On Tue, Mar 23, 2010 at 06:29:59PM -0400, Rik van Riel wrote:
> On 03/22/2010 07:50 PM, Mel Gorman wrote:
>
>> Test scenario
>> =============
>> X86-64 machine 1 socket 4 cores
>> 4 consumer-grade disks connected as RAID-0 - software raid. RAID controller
>> 	on-board and a piece of crap, and a decent RAID card could blow
>> 	the budget.
>> Booted mem=256 to ensure it is fully IO-bound and match closer to what
>> 	Christian was doing
>
> With that many disks, you can easily have dozens of megabytes
> of data in flight to the disk at once.  That is a major
> fraction of memory.
>

That is easily possible.
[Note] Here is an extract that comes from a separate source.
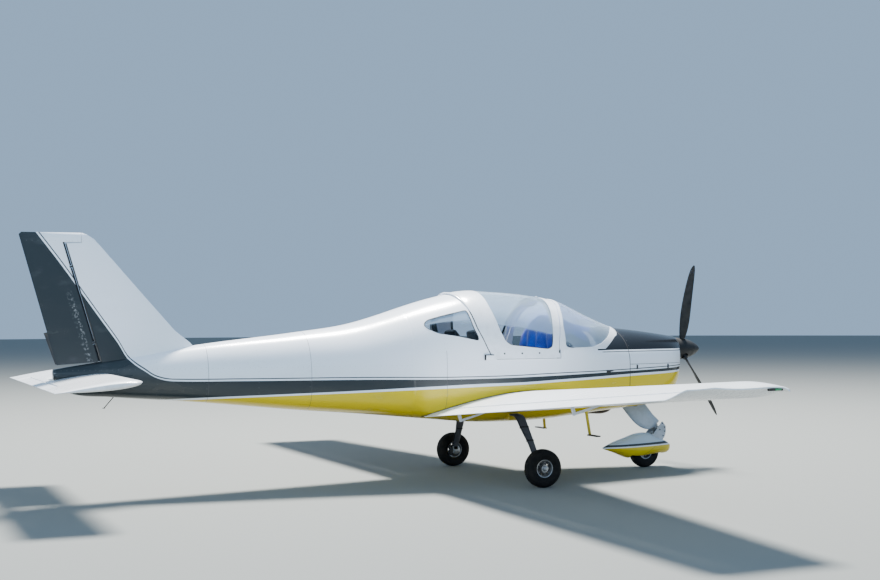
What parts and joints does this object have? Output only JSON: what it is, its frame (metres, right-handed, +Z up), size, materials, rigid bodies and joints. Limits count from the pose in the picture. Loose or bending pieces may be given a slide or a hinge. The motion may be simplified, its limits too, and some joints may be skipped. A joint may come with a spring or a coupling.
{
  "type": "two-seat low-wing light aircraft",
  "caption": "Light aircraft with a low tapered wing, sliding canopy, all-moving tailplane, tractor propeller and fixed tricycle gear",
  "frame": {"origin": "on the ground, midway along the length and on the middle line", "axes": "+X forward to the spinner, +Y to the left wing, +Z up"},
  "size_m": [6.6059, 8.6, 2.2],
  "materials": {
    "white_paint": "gloss",
    "yellow_paint": "gloss",
    "grey_paint": "satin",
    "black_paint": "satin",
    "blade_black": "satin",
    "aluminium": "satin",
    "leg_steel": "satin",
    "engine_iron": "matte",
    "tyre_rubber": "matte",
    "dark_fabric": "matte",
    "blue_cover": "matte",
    "clear_glass": "gloss"
  },
  "bodies": {
    "airframe": {"cabin_shell": "white_paint", "tail_cone": "white_paint", "cowl_upper": "black_paint", "cowl_lower": "yellow_paint", "firewall": "aluminium", "engine_block": "engine_iron", "windscreen_frame": "white_paint", "windscreen_glass": "clear_glass", "rear_window_left": "clear_glass", "rear_window_right": "clear_glass", "seat_left": "dark_fabric", "seat_right": "dark_fabric", "instrument_panel": "blue_cover", "fin": "white_paint", "wing_left": "white_paint", "wing_right": "white_paint", "wing_tip_left": "white_paint", "wing_tip_right": "white_paint", "main_leg_left": "leg_steel", "main_leg_right": "leg_steel", "nose_leg": "white_paint", "step_left": "yellow_paint", "step_right": "yellow_paint"},
    "canopy": {"canopy_frame": "white_paint", "canopy_glass": "clear_glass"},
    "rudder_body": {"rudder": "grey_paint"},
    "stabilator_body": {"stabilator": "white_paint"},
    "tab_body": {"stabilator_tab": "white_paint"},
    "flap_body_left": {"flap_left": "white_paint"},
    "flap_body_right": {"flap_right": "white_paint"},
    "aileron_body_left": {"aileron_left": "white_paint"},
    "aileron_body_right": {"aileron_right": "white_paint"},
    "main_wheel_left": {"main_tyre_left": "tyre_rubber", "main_rim_left": "aluminium"},
    "main_wheel_right": {"main_tyre_right": "tyre_rubber", "main_rim_right": "aluminium"},
    "steered_fork": {"nose_fork": "aluminium", "nose_spat": "yellow_paint"},
    "nose_wheel": {"nose_tyre": "tyre_rubber", "nose_rim": "aluminium"},
    "propeller_body": {"propeller": "blade_black", "spinner": "blade_black"}
  },
  "joints": [
    {"name": "propeller_spin", "type": "hinge", "parent": "airframe", "child": "propeller_body", "pos_m": [3.0795, 0, 1.165], "axis": [1, 0, 0], "continuous": true},
    {"name": "main_wheel_left_spin", "type": "hinge", "parent": "airframe", "child": "main_wheel_left", "pos_m": [0.9875, 0.9375, 0.168], "axis": [0, 1, 0], "continuous": true},
    {"name": "main_wheel_right_spin", "type": "hinge", "parent": "airframe", "child": "main_wheel_right", "pos_m": [0.9875, -0.9375, 0.168], "axis": [0, 1, 0], "continuous": true},
    {"name": "nose_steering", "type": "hinge", "parent": "airframe", "child": "steered_fork", "pos_m": [2.7575, 0, 0.37], "axis": [-0.7071, 0, 0.7071], "range_deg": [-15, 15]},
    {"name": "nose_wheel_spin", "type": "hinge", "parent": "steered_fork", "child": "nose_wheel", "pos_m": [2.6375, 0, 0.155], "axis": [0, 1, 0], "continuous": true},
    {"name": "rudder_hinge", "type": "hinge", "parent": "airframe", "child": "rudder_body", "pos_m": [-2.6745, 0, 1.132], "axis": [-0.282, 0, 0.9594], "range_deg": [-30, 30]},
    {"name": "stabilator_hinge", "type": "hinge", "parent": "airframe", "child": "stabilator_body", "pos_m": [-2.7425, 0, 1.012], "axis": [0, 1, 0], "range_deg": [0, 18]},
    {"name": "tab_hinge", "type": "hinge", "parent": "stabilator_body", "child": "tab_body", "pos_m": [-3.1175, 0, 0.97057], "axis": [0, 1, 0], "range_deg": [-12, 12]},
    {"name": "aileron_left_hinge", "type": "hinge", "parent": "airframe", "child": "aileron_body_left", "pos_m": [0.2575, 2.756, 0.86133], "axis": [0, 0.9957, 0.0921], "range_deg": [-18, 18]},
    {"name": "aileron_right_hinge", "type": "hinge", "parent": "airframe", "child": "aileron_body_right", "pos_m": [0.2575, -2.756, 0.86133], "axis": [0, 0.9957, -0.0921], "range_deg": [-18, 18]},
    {"name": "flap_left_hinge", "type": "hinge", "parent": "airframe", "child": "flap_body_left", "pos_m": [0.2775, 0.76, 0.59622], "axis": [0, -0.9956, -0.0936], "range_deg": [0, 35]},
    {"name": "flap_right_hinge", "type": "hinge", "parent": "airframe", "child": "flap_body_right", "pos_m": [0.2775, -0.76, 0.59622], "axis": [0, -0.9956, 0.0936], "range_deg": [0, 35]},
    {"name": "canopy_slide", "type": "slide", "parent": "airframe", "child": "canopy", "axis": [-1, 0, 0], "range_m": [0, 0.55]}
  ],
  "couplings": [
    {"joint": "aileron_right_hinge", "follows": "aileron_left_hinge", "ratio": -1},
    {"joint": "flap_right_hinge", "follows": "flap_left_hinge", "ratio": 1}
  ]
}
Note, I'm not maintaining this workload configuration
is a good idea.

The background to this problem is Christian running a disk-intensive iozone
workload over many CPUs and disks with limited memory. It's already known
that if he added a small amount of extra memory, the problem went away.
The problem was a massive throughput regression and a bisect pinpointed
two patches (both mine) but neither make sense. One altered the order pages
come back from lists but not availability and his hardware does no automatic
merging. A second does alter the availility of pages via the per-cpu lists
but reverting the behaviour didn't help.

The first fix to this was to replace congestion_wait with a waitqueue
that woke up processes if the watermarks were met. This fixed
Christian's problem but Andrew wants to pin the underlying cause.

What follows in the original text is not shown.